▶ AIM:
Repeat, exactly as written, every line from the one holding "a fading curve." through the one holding "bpy.data.objects.remove(obj)". Leave out all other lines.

▶ DATA FOR THIS EXERCISE:
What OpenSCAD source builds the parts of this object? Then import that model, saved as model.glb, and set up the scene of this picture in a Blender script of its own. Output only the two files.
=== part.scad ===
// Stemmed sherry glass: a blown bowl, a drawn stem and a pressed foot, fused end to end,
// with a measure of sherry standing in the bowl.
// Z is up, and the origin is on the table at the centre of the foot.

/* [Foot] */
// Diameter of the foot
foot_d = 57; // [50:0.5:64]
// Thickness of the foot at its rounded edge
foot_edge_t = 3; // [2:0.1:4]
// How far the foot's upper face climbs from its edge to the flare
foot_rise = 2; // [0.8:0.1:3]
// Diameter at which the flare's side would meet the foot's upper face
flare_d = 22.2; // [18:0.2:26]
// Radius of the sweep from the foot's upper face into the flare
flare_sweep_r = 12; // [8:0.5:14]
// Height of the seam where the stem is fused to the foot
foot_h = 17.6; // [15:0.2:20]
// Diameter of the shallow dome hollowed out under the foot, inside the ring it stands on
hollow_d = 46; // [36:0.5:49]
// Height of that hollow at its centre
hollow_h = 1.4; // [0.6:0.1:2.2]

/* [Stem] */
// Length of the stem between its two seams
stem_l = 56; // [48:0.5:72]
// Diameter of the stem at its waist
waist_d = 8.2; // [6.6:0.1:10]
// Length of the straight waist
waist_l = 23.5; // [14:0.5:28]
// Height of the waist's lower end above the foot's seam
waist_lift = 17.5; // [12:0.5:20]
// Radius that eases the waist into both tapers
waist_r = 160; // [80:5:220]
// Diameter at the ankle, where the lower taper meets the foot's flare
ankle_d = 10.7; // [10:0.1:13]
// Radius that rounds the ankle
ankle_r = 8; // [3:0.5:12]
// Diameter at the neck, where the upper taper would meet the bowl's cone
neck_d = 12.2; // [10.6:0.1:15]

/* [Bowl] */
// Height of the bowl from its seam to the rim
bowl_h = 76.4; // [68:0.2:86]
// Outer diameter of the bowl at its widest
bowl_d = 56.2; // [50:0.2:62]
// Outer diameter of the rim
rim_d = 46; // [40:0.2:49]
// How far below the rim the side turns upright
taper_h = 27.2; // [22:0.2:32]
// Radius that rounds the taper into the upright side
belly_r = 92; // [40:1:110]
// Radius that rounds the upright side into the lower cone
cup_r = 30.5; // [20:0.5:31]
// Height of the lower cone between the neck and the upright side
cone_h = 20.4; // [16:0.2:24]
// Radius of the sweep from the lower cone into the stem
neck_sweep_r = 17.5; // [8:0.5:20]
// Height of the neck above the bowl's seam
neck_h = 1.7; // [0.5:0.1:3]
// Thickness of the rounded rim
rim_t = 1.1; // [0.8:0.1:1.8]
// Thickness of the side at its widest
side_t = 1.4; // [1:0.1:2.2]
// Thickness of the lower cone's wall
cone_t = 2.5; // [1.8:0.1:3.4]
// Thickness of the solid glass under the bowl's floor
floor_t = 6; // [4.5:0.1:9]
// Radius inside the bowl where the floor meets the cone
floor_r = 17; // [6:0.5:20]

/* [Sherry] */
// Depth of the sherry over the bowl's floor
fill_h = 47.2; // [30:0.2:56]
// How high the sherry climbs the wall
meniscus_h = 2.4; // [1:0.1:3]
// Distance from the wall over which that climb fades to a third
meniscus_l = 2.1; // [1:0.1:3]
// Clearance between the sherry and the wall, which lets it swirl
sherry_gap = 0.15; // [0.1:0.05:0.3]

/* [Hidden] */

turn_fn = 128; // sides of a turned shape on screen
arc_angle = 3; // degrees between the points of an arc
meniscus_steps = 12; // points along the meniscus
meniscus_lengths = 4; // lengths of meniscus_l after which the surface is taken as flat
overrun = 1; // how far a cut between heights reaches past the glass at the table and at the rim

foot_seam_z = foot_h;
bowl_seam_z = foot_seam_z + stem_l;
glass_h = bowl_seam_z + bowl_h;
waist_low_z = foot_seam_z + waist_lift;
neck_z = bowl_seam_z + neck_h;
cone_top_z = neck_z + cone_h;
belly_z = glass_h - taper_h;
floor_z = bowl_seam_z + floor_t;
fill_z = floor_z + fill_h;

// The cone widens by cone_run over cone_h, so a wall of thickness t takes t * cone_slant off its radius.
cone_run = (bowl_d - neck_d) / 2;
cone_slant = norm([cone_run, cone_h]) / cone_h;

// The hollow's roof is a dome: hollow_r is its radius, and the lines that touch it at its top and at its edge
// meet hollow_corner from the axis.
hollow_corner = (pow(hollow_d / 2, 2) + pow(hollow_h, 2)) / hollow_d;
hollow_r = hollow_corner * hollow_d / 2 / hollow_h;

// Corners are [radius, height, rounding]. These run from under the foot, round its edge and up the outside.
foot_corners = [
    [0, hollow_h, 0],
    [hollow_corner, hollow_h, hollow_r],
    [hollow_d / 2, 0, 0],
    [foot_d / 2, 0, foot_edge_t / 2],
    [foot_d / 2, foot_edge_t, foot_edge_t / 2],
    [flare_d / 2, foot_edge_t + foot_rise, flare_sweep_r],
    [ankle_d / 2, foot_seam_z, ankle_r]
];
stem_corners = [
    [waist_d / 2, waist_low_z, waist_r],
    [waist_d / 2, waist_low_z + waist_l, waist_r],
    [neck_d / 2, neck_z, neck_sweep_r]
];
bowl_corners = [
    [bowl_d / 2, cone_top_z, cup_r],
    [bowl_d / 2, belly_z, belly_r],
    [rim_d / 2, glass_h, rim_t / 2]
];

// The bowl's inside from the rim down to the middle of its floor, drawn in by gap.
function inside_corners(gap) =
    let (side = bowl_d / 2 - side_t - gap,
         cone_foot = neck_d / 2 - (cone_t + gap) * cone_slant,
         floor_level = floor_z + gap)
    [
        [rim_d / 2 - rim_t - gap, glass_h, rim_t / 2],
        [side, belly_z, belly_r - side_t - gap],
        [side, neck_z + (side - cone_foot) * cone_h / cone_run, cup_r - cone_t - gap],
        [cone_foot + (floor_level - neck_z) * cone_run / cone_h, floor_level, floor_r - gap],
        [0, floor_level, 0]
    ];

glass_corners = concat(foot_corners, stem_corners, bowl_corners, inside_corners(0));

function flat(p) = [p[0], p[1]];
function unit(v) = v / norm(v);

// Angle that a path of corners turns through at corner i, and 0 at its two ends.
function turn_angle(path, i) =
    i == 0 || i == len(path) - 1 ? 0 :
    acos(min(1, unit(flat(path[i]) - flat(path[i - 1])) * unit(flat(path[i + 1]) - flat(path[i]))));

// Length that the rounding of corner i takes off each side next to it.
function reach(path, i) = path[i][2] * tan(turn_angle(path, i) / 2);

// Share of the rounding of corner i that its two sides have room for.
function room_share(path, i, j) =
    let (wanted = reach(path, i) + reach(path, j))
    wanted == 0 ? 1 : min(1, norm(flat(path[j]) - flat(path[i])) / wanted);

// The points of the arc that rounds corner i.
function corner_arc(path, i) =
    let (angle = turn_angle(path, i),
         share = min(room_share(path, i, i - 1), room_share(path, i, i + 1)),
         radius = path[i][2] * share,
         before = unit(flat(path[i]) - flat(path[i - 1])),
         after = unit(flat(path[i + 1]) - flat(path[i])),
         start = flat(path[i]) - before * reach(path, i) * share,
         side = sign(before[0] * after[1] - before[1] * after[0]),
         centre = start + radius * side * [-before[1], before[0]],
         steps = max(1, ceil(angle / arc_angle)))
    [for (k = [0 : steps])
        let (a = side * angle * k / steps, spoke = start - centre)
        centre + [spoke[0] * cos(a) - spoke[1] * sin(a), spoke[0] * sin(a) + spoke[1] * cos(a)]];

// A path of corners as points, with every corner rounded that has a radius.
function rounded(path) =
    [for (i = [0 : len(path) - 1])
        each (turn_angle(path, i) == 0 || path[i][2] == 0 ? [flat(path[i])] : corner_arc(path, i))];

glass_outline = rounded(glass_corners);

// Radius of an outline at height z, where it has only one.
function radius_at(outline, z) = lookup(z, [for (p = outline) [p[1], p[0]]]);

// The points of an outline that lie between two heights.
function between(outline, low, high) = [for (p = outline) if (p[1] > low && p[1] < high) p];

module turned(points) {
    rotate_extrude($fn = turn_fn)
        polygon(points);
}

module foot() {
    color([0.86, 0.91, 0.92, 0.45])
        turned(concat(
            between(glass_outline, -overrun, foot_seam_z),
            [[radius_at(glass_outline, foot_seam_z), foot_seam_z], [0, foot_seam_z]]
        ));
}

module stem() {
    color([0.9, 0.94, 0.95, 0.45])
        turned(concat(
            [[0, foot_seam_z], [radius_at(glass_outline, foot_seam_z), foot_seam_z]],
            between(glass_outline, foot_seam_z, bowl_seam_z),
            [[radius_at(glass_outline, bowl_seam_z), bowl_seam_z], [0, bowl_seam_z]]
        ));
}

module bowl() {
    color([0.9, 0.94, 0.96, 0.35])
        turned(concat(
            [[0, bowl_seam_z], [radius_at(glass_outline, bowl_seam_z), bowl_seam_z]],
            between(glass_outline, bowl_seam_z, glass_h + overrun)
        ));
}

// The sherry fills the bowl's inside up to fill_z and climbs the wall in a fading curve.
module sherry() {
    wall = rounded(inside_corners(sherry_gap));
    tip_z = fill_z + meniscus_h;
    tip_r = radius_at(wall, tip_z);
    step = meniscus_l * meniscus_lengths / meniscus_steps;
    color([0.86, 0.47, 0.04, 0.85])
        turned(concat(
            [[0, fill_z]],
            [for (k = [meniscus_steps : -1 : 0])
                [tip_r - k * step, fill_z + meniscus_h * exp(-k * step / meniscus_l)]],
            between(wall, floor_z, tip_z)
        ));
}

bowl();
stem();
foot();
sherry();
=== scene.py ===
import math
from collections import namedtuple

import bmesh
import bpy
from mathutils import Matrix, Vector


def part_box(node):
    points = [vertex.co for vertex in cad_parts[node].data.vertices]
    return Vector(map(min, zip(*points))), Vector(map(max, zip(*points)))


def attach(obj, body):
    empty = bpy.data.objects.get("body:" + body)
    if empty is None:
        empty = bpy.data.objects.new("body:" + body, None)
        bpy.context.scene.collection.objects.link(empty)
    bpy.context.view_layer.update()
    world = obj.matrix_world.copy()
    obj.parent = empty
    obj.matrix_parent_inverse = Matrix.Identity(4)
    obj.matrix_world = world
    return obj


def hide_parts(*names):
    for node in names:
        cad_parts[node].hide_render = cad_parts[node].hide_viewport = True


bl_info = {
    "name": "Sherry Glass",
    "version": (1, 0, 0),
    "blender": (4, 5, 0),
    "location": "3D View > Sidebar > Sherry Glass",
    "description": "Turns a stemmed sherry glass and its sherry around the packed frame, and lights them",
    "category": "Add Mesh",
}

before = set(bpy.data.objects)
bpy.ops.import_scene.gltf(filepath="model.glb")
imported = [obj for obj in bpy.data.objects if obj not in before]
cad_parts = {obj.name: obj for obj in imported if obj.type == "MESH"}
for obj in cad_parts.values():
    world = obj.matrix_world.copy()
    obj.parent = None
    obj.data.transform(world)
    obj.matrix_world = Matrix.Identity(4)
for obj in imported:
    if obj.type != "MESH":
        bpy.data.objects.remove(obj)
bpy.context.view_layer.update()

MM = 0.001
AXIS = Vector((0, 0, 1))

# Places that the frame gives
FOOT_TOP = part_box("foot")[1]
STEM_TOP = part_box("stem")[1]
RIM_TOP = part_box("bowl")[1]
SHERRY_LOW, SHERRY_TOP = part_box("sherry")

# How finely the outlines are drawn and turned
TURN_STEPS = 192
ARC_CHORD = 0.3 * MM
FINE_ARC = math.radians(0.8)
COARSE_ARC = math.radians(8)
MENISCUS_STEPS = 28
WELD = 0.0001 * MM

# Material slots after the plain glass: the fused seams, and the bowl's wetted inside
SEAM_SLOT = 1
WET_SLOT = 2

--

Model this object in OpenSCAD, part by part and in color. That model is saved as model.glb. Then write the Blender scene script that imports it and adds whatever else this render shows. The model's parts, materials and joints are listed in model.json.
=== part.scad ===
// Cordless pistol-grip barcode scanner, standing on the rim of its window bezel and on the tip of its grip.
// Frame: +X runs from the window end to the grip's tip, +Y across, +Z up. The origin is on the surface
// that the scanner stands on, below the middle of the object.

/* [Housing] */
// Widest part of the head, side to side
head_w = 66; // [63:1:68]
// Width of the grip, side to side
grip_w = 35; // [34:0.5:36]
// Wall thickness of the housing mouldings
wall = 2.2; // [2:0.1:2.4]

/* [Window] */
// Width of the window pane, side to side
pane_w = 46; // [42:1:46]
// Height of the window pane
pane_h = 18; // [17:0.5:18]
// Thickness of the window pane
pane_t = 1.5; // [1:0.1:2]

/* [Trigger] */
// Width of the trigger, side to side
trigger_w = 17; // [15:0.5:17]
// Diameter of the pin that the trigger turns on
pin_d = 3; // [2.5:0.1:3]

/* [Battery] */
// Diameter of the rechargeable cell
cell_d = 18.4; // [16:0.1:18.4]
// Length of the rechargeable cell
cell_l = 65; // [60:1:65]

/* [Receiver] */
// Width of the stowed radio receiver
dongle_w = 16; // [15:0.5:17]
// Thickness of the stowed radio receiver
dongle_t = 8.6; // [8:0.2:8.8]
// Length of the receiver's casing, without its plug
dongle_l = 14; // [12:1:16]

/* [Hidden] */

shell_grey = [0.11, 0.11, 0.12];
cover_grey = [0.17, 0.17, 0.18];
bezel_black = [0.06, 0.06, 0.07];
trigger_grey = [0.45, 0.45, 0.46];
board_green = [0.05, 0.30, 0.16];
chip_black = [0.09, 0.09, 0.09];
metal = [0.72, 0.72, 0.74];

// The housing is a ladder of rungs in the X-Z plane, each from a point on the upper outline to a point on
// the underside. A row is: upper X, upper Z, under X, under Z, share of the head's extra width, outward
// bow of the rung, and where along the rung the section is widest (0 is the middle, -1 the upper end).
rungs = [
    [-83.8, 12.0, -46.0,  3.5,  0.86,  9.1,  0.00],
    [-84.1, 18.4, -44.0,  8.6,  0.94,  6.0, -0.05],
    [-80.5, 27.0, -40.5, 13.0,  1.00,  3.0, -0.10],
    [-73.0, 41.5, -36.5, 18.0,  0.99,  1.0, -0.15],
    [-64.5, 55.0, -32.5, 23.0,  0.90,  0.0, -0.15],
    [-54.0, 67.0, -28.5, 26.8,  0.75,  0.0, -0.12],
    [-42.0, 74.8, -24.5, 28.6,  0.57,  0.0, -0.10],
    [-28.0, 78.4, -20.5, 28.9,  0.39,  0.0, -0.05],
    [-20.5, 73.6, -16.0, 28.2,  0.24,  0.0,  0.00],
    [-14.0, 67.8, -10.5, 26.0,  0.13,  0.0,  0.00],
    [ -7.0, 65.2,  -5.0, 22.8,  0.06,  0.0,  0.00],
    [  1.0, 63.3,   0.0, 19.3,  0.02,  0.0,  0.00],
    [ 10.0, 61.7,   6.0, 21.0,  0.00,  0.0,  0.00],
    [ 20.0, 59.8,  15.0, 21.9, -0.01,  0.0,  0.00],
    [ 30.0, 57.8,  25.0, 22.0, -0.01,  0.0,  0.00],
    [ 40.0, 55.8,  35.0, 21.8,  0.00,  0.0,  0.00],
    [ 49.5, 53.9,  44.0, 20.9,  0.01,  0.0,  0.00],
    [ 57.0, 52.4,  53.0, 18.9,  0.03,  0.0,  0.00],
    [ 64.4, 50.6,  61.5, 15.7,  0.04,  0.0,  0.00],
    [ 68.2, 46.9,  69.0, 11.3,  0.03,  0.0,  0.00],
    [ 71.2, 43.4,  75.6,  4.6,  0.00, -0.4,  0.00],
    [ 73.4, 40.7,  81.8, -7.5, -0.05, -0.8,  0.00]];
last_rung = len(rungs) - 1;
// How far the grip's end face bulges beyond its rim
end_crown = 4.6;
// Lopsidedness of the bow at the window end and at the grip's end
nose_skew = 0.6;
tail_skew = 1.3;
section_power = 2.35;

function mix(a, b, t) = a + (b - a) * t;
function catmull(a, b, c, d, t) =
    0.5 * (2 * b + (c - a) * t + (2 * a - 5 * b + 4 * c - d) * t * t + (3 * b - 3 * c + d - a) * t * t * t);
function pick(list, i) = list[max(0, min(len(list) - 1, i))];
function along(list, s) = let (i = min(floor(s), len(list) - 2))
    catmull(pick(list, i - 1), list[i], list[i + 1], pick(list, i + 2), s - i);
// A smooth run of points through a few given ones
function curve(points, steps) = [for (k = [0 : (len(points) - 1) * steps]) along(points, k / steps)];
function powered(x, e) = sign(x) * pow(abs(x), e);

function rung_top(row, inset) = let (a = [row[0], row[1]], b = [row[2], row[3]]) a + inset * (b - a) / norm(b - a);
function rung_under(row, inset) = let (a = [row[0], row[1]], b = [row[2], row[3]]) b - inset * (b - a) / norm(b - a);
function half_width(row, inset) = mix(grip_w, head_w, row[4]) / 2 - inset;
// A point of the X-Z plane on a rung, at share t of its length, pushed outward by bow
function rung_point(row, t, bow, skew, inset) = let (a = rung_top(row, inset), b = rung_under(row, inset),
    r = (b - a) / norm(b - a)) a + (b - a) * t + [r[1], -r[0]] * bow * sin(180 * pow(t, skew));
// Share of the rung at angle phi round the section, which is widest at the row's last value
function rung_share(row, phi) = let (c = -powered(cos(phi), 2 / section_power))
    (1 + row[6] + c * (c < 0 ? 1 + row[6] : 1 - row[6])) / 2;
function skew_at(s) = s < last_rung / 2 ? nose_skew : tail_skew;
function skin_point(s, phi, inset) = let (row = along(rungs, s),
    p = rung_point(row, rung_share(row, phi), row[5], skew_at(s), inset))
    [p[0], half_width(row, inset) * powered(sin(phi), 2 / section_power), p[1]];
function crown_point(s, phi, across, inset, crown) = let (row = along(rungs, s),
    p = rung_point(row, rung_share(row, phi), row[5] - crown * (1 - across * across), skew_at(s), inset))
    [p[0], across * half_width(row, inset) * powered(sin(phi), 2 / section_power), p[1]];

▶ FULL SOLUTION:
// The sherry fills the bowl's inside up to fill_z and climbs the wall in a fading curve.
module sherry() {
    wall = rounded(inside_corners(sherry_gap));
    tip_z = fill_z + meniscus_h;
    tip_r = radius_at(wall, tip_z);
    step = meniscus_l * meniscus_lengths / meniscus_steps;
    color([0.86, 0.47, 0.04, 0.85])
        turned(concat(
            [[0, fill_z]],
            [for (k = [meniscus_steps : -1 : 0])
                [tip_r - k * step, fill_z + meniscus_h * exp(-k * step / meniscus_l)]],
            between(wall, floor_z, tip_z)
        ));
}

bowl();
stem();
foot();
sherry();
=== scene.py ===
import math
from collections import namedtuple

import bmesh
import bpy
from mathutils import Matrix, Vector


def part_box(node):
    points = [vertex.co for vertex in cad_parts[node].data.vertices]
    return Vector(map(min, zip(*points))), Vector(map(max, zip(*points)))


def attach(obj, body):
    empty = bpy.data.objects.get("body:" + body)
    if empty is None:
        empty = bpy.data.objects.new("body:" + body, None)
        bpy.context.scene.collection.objects.link(empty)
    bpy.context.view_layer.update()
    world = obj.matrix_world.copy()
    obj.parent = empty
    obj.matrix_parent_inverse = Matrix.Identity(4)
    obj.matrix_world = world
    return obj


def hide_parts(*names):
    for node in names:
        cad_parts[node].hide_render = cad_parts[node].hide_viewport = True


bl_info = {
    "name": "Sherry Glass",
    "version": (1, 0, 0),
    "blender": (4, 5, 0),
    "location": "3D View > Sidebar > Sherry Glass",
    "description": "Turns a stemmed sherry glass and its sherry around the packed frame, and lights them",
    "category": "Add Mesh",
}

before = set(bpy.data.objects)
bpy.ops.import_scene.gltf(filepath="model.glb")
imported = [obj for obj in bpy.data.objects if obj not in before]
cad_parts = {obj.name: obj for obj in imported if obj.type == "MESH"}
for obj in cad_parts.values():
    world = obj.matrix_world.copy()
    obj.parent = None
    obj.data.transform(world)
    obj.matrix_world = Matrix.Identity(4)
for obj in imported:
    if obj.type != "MESH":
        bpy.data.objects.remove(obj)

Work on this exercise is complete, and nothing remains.